Extrait du film Okja 
Droits réservés : Netflix

La fin du film, se déroulant dans un centre d’élevage de cochons transgéniques, plus proche d’Auschwitz que de la Ferme des Mille Vaches, finit de mettre mal à l’aise le spectateur. Mija, tout au long du métrage aura traversé l’enfer. Le mal incarné par une incarnation du grand ponte capitaliste se donnant en spectacle ( Steve Jobs, Elon Musk montrent que cela n’est pas tant exagéré que ça). Le renoncement par une ancienne idole gigotant vaille que vaille pour continuer d’exister. Un groupuscule d’idéalistes semblant plus être là pour l’adrénaline et par effet de mode que par réelle conviction.
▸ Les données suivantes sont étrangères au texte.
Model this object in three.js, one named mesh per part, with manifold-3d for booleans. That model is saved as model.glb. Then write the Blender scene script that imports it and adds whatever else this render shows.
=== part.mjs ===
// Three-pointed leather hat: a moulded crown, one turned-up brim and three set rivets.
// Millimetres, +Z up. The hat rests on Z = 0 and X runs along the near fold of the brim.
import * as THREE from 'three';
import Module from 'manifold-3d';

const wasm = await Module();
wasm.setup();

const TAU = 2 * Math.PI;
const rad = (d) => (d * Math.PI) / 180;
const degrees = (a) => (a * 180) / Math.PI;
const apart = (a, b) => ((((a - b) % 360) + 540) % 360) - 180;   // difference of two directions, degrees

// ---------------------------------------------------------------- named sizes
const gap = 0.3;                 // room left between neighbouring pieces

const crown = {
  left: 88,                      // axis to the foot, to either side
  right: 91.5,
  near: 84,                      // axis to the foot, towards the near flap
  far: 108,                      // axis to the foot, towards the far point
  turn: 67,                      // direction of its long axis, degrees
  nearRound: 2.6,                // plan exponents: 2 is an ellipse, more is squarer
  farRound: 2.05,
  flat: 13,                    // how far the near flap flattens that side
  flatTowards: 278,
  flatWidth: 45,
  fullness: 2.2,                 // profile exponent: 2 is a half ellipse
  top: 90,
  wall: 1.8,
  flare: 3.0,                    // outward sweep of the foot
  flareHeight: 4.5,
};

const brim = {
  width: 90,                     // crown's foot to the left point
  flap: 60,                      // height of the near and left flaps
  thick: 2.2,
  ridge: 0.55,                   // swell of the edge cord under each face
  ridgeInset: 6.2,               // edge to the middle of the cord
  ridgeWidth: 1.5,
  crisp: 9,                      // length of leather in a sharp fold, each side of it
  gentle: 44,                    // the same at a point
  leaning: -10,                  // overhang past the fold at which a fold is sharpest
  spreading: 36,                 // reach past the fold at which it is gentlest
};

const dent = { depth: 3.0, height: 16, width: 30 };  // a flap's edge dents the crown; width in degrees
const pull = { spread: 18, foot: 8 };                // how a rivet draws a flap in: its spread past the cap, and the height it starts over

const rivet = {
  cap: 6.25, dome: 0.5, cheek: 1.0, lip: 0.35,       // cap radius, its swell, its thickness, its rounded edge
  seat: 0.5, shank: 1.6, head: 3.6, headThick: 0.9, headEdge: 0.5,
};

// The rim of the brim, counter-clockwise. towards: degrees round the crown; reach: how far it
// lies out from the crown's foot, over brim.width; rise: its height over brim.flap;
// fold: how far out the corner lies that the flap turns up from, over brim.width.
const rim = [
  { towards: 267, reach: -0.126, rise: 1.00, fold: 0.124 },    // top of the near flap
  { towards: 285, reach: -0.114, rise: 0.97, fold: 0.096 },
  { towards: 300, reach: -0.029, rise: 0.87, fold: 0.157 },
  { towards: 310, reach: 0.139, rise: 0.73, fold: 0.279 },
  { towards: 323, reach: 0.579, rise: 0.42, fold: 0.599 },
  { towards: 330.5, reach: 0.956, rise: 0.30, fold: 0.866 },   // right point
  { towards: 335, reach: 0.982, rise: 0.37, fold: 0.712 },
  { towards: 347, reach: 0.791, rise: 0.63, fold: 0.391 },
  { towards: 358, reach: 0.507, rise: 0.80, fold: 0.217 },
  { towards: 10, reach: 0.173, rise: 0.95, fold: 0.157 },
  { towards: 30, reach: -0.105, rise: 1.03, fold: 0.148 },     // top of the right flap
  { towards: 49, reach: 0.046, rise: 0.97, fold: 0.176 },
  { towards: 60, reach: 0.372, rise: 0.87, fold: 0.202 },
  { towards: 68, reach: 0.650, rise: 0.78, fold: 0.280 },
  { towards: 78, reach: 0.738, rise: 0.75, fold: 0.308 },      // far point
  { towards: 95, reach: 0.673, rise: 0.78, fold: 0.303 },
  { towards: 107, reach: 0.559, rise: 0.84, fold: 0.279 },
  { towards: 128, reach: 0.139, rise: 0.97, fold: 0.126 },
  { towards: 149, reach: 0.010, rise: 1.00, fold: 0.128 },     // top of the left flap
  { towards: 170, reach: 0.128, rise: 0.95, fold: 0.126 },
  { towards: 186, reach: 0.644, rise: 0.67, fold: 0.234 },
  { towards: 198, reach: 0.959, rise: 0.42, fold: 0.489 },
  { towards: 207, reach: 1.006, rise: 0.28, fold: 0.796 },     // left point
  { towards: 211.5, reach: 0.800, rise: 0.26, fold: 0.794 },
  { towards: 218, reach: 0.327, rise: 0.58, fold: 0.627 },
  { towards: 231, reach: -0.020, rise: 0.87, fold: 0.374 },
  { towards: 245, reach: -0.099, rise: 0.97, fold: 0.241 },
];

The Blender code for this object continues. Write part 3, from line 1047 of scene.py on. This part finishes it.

Au final, la dernière scène faisant miroir avec la toute première permet de reprendre son souffle et d’apprécier la conclusion du métrage, après avoir vu le personnage de Mija et son ami Okja confrontés à l’éventail des pires cruautés. Moralité ? L’enfer c’est les autres et rien ne vaut la vie sans son cochon OGM et mieux vaut rester enfant ! Plus sérieusement, le dernier film de Bong Joon Ho présente un conte, en cela que comme tout les contes, il a plusieurs niveaux de lecture. Innocence infantile. Le capitalisme et ses méfaits. L’idéalisme politique et ses contradictions. Larges sont les thèmes à être brassés tout au long des 120 minutes du film et pourtant, ils sont finement présentés au cours d’une histoire simple mais jamais (bien au contraire) simpliste. Loin des polémiques stériles sur tel ou tel point, le film est à apprécier à sa juste valeur. Et en cette année 2017, sa valeur est clairement dans le haut du panier qui a été proposé.